**SHORT PROBLEM:**
Your task is to repeat all of the material exactly.
═════ SUPPLIED MATERIAL ═════
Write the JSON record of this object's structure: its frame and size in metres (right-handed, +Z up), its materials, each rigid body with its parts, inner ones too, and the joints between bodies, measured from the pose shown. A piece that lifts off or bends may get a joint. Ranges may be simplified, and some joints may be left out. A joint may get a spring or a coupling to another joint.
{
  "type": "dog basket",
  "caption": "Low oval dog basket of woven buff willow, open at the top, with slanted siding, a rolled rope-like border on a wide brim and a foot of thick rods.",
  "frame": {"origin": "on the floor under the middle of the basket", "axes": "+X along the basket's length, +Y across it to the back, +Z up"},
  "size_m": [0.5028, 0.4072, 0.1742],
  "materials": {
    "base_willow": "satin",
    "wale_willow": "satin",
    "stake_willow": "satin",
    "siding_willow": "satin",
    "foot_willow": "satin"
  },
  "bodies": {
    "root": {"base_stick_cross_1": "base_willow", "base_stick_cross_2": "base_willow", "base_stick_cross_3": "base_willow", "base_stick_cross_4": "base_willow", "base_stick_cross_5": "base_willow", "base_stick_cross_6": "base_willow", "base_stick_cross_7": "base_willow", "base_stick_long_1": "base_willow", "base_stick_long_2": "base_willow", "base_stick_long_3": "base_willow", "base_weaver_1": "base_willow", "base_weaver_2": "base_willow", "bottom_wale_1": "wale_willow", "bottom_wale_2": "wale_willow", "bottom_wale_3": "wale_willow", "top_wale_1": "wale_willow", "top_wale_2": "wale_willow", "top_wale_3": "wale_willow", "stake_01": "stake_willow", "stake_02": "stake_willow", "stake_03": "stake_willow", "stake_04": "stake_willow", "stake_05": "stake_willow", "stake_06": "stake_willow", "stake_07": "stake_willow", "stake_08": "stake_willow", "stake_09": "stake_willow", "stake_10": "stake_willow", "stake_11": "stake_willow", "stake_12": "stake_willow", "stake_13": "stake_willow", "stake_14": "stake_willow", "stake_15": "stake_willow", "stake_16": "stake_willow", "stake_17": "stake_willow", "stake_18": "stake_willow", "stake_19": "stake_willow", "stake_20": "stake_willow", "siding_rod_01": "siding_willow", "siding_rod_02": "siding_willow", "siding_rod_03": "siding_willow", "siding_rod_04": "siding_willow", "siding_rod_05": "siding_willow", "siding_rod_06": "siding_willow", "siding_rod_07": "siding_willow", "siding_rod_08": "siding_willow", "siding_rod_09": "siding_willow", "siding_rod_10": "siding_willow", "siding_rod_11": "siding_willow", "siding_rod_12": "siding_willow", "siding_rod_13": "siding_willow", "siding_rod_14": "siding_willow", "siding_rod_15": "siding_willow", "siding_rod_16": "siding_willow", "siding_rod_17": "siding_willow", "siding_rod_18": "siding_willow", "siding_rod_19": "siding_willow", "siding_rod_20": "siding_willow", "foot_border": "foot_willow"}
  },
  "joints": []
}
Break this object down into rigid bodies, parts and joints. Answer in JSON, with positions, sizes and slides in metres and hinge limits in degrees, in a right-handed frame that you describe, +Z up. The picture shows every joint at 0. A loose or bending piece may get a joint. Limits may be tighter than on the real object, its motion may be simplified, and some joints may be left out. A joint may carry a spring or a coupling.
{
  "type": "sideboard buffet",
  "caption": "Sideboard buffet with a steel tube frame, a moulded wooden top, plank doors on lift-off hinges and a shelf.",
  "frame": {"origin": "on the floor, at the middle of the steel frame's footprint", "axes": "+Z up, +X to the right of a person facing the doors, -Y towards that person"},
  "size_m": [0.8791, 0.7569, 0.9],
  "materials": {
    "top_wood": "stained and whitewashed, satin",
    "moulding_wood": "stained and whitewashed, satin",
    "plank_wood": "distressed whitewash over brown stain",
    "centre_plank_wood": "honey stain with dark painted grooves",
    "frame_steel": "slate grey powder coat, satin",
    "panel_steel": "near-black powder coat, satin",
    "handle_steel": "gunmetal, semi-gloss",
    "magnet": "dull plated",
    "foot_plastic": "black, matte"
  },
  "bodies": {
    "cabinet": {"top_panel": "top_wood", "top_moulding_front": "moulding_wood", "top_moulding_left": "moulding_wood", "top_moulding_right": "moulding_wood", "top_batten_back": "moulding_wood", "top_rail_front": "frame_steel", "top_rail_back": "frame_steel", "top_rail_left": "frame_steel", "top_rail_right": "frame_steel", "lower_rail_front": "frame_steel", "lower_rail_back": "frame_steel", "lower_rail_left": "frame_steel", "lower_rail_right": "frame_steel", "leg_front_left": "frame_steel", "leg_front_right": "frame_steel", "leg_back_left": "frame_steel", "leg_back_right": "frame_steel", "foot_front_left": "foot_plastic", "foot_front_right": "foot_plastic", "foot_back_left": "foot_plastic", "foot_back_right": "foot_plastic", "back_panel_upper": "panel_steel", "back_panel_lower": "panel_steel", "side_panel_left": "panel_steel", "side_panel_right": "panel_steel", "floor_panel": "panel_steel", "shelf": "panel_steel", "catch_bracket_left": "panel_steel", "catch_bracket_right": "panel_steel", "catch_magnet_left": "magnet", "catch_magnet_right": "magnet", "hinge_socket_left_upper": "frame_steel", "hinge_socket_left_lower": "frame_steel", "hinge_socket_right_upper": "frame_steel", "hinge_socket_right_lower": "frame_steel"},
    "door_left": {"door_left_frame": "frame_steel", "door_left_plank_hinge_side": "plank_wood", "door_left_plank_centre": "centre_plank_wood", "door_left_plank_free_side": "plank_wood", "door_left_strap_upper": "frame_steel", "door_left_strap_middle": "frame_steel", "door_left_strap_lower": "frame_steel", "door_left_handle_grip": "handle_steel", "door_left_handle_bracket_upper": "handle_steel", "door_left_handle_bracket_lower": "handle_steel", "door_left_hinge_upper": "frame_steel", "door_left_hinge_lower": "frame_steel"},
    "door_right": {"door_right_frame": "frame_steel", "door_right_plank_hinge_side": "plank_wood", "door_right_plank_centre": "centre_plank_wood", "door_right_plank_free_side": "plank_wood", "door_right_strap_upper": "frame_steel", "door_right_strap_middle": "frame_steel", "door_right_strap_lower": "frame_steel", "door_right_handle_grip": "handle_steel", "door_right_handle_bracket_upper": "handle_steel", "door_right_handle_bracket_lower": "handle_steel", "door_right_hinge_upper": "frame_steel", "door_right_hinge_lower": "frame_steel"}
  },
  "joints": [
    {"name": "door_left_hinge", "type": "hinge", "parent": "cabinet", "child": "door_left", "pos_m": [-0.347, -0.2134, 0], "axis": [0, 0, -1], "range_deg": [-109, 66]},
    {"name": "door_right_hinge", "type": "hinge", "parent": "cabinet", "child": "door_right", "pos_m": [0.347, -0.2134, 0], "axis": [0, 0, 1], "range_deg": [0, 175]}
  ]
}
═════
**EXERCISE ANSWER:**
Write the JSON record of this object's structure: its frame and size in metres (right-handed, +Z up), its materials, each rigid body with its parts, inner ones too, and the joints between bodies, measured from the pose shown. A piece that lifts off or bends may get a joint. Ranges may be simplified, and some joints may be left out. A joint may get a spring or a coupling to another joint.
{
  "type": "dog basket",
  "caption": "Low oval dog basket of woven buff willow, open at the top, with slanted siding, a rolled rope-like border on a wide brim and a foot of thick rods.",
  "frame": {"origin": "on the floor under the middle of the basket", "axes": "+X along the basket's length, +Y across it to the back, +Z up"},
  "size_m": [0.5028, 0.4072, 0.1742],
  "materials": {
    "base_willow": "satin",
    "wale_willow": "satin",
    "stake_willow": "satin",
    "siding_willow": "satin",
    "foot_willow": "satin"
  },
  "bodies": {
    "root": {"base_stick_cross_1": "base_willow", "base_stick_cross_2": "base_willow", "base_stick_cross_3": "base_willow", "base_stick_cross_4": "base_willow", "base_stick_cross_5": "base_willow", "base_stick_cross_6": "base_willow", "base_stick_cross_7": "base_willow", "base_stick_long_1": "base_willow", "base_stick_long_2": "base_willow", "base_stick_long_3": "base_willow", "base_weaver_1": "base_willow", "base_weaver_2": "base_willow", "bottom_wale_1": "wale_willow", "bottom_wale_2": "wale_willow", "bottom_wale_3": "wale_willow", "top_wale_1": "wale_willow", "top_wale_2": "wale_willow", "top_wale_3": "wale_willow", "stake_01": "stake_willow", "stake_02": "stake_willow", "stake_03": "stake_willow", "stake_04": "stake_willow", "stake_05": "stake_willow", "stake_06": "stake_willow", "stake_07": "stake_willow", "stake_08": "stake_willow", "stake_09": "stake_willow", "stake_10": "stake_willow", "stake_11": "stake_willow", "stake_12": "stake_willow", "stake_13": "stake_willow", "stake_14": "stake_willow", "stake_15": "stake_willow", "stake_16": "stake_willow", "stake_17": "stake_willow", "stake_18": "stake_willow", "stake_19": "stake_willow", "stake_20": "stake_willow", "siding_rod_01": "siding_willow", "siding_rod_02": "siding_willow", "siding_rod_03": "siding_willow", "siding_rod_04": "siding_willow", "siding_rod_05": "siding_willow", "siding_rod_06": "siding_willow", "siding_rod_07": "siding_willow", "siding_rod_08": "siding_willow", "siding_rod_09": "siding_willow", "siding_rod_10": "siding_willow", "siding_rod_11": "siding_willow", "siding_rod_12": "siding_willow", "siding_rod_13": "siding_willow", "siding_rod_14": "siding_willow", "siding_rod_15": "siding_willow", "siding_rod_16": "siding_willow", "siding_rod_17": "siding_willow", "siding_rod_18": "siding_willow", "siding_rod_19": "siding_willow", "siding_rod_20": "siding_willow", "foot_border": "foot_willow"}
  },
  "joints": []
}
Break this object down into rigid bodies, parts and joints. Answer in JSON, with positions, sizes and slides in metres and hinge limits in degrees, in a right-handed frame that you describe, +Z up. The picture shows every joint at 0. A loose or bending piece may get a joint. Limits may be tighter than on the real object, its motion may be simplified, and some joints may be left out. A joint may carry a spring or a coupling.
{
  "type": "sideboard buffet",
  "caption": "Sideboard buffet with a steel tube frame, a moulded wooden top, plank doors on lift-off hinges and a shelf.",
  "frame": {"origin": "on the floor, at the middle of the steel frame's footprint", "axes": "+Z up, +X to the right of a person facing the doors, -Y towards that person"},
  "size_m": [0.8791, 0.7569, 0.9],
  "materials": {
    "top_wood": "stained and whitewashed, satin",
    "moulding_wood": "stained and whitewashed, satin",
    "plank_wood": "distressed whitewash over brown stain",
    "centre_plank_wood": "honey stain with dark painted grooves",
    "frame_steel": "slate grey powder coat, satin",
    "panel_steel": "near-black powder coat, satin",
    "handle_steel": "gunmetal, semi-gloss",
    "magnet": "dull plated",
    "foot_plastic": "black, matte"
  },
  "bodies": {
    "cabinet": {"top_panel": "top_wood", "top_moulding_front": "moulding_wood", "top_moulding_left": "moulding_wood", "top_moulding_right": "moulding_wood", "top_batten_back": "moulding_wood", "top_rail_front": "frame_steel", "top_rail_back": "frame_steel", "top_rail_left": "frame_steel", "top_rail_right": "frame_steel", "lower_rail_front": "frame_steel", "lower_rail_back": "frame_steel", "lower_rail_left": "frame_steel", "lower_rail_right": "frame_steel", "leg_front_left": "frame_steel", "leg_front_right": "frame_steel", "leg_back_left": "frame_steel", "leg_back_right": "frame_steel", "foot_front_left": "foot_plastic", "foot_front_right": "foot_plastic", "foot_back_left": "foot_plastic", "foot_back_right": "foot_plastic", "back_panel_upper": "panel_steel", "back_panel_lower": "panel_steel", "side_panel_left": "panel_steel", "side_panel_right": "panel_steel", "floor_panel": "panel_steel", "shelf": "panel_steel", "catch_bracket_left": "panel_steel", "catch_bracket_right": "panel_steel", "catch_magnet_left": "magnet", "catch_magnet_right": "magnet", "hinge_socket_left_upper": "frame_steel", "hinge_socket_left_lower": "frame_steel", "hinge_socket_right_upper": "frame_steel", "hinge_socket_right_lower": "frame_steel"},
    "door_left": {"door_left_frame": "frame_steel", "door_left_plank_hinge_side": "plank_wood", "door_left_plank_centre": "centre_plank_wood", "door_left_plank_free_side": "plank_wood", "door_left_strap_upper": "frame_steel", "door_left_strap_middle": "frame_steel", "door_left_strap_lower": "frame_steel", "door_left_handle_grip": "handle_steel", "door_left_handle_bracket_upper": "handle_steel", "door_left_handle_bracket_lower": "handle_steel", "door_left_hinge_upper": "frame_steel", "door_left_hinge_lower": "frame_steel"},
    "door_right": {"door_right_frame": "frame_steel", "door_right_plank_hinge_side": "plank_wood", "door_right_plank_centre": "centre_plank_wood", "door_right_plank_free_side": "plank_wood", "door_right_strap_upper": "frame_steel", "door_right_strap_middle": "frame_steel", "door_right_strap_lower": "frame_steel", "door_right_handle_grip": "handle_steel", "door_right_handle_bracket_upper": "handle_steel", "door_right_handle_bracket_lower": "handle_steel", "door_right_hinge_upper": "frame_steel", "door_right_hinge_lower": "frame_steel"}
  },
  "joints": [
    {"name": "door_left_hinge", "type": "hinge", "parent": "cabinet", "child": "door_left", "pos_m": [-0.347, -0.2134, 0], "axis": [0, 0, -1], "range_deg": [-109, 66]},
    {"name": "door_right_hinge", "type": "hinge", "parent": "cabinet", "child": "door_right", "pos_m": [0.347, -0.2134, 0], "axis": [0, 0, 1], "range_deg": [0, 175]}
  ]
}